Negaunee, Michigan – September 11, 2018 – It’s been 17 years since 9/11. 17 years. It’s funny how specific dates and times can mean so much, like a birthday, anniversary, or event date. But it’s definitely a day of melancholy as I sit and remember exactly where I was when the twin towers were hit.
I was just 10 years old. I was in Mrs. Buck’s 5th grade class at Lakeview Elementary school, and we were just finishing up with math. Suddenly, all of the teachers were called to the office through the intercom.
It was strange, as that had never happened before. Even as young as we were, my classmates and I could feel the apprehension in the principal’s voice as the teachers were called. We could feel the tension and fear coming off of Mrs. Buck in waves as she re-entered the room. We all sat in our seats, fidgeting, expectant.
She slowly strode to the front of the classroom, her head down, her hands wringing in front of her. She lifted her head and said, “Class is dismissed. Your parents have been phoned, and those of you riding the bus will go out the front entrance of the school. Those of you being picked up with come with me to the other entrance. Get your things.”
We were all so confused. It’s the middle of a Tuesday morning. Why are we leaving? Why is Mrs. Buck so scared? Why, why, why? A million questions like this tumbled out of the mouths of twenty 10 and 11-year-olds. She simply said, “Look,” and turned on the big box TV in the corner of the classroom to a local news channel.
The screen was lined in red blocks of EMERGENCY and URGENT lettering, with serious-looking news anchors reporting that the twin towers had been hit in New York by airplanes manned by terrorists. The TV was suddenly flooded with video and pictures of the towers crashing down in fiery bits, bursting with clouds of smoke and debris. Down they crumbled, as my young classmates and I watched, horrified.

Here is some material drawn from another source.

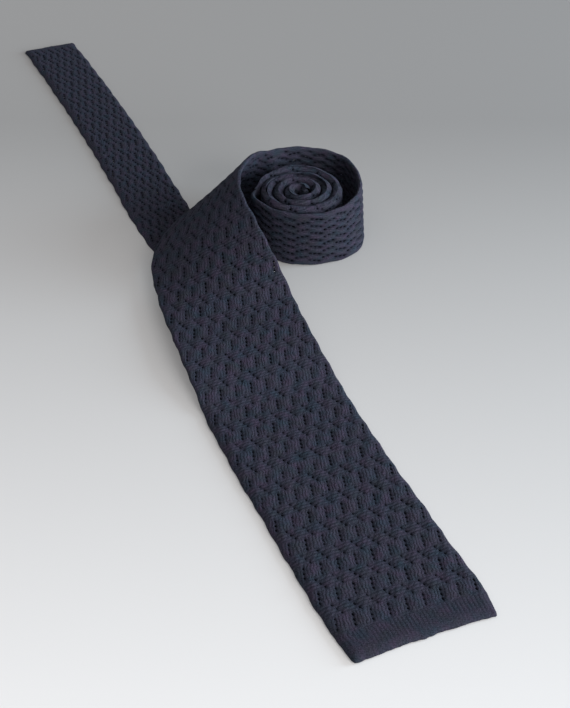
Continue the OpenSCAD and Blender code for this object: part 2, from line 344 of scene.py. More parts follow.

After the shock of the initial video, we began scrambling to get our things, racing out into the hallway. We didn’t understand. How could this happen? What’s going on? Why, why, why? In our short lives, we hadn’t experienced such mass panic, such fear.
My mother was waiting for my two younger sisters and I as we were let out of the school. She grabbed us and walked us quickly to the car. We asked many questions, but she couldn’t answer them. I remember my younger sister asking if we were still going to have ballet class after school, to which she replied, “No.” I’ll never forget the look in my mother’s eyes that day. A mixture of fear, panic, and confusion. She didn’t have answers for us. How could she? Nobody had answers at that moment.
Looking back on that day, and seeing the catastrophic event 9/11 was through the eyes of a child and now as an adult, I still feel the heaviness of that day. I often wonder to myself how I would explain something such as 9/11 to my child, if it were to happen today. I struggle to find the words.
I may not have been directly involved as a resident of New York, someone who lost a loved one that day, or someone who fully understood it at the time. But I can understand the sense of loss it brought to Americans everywhere, and why it is always important to remember.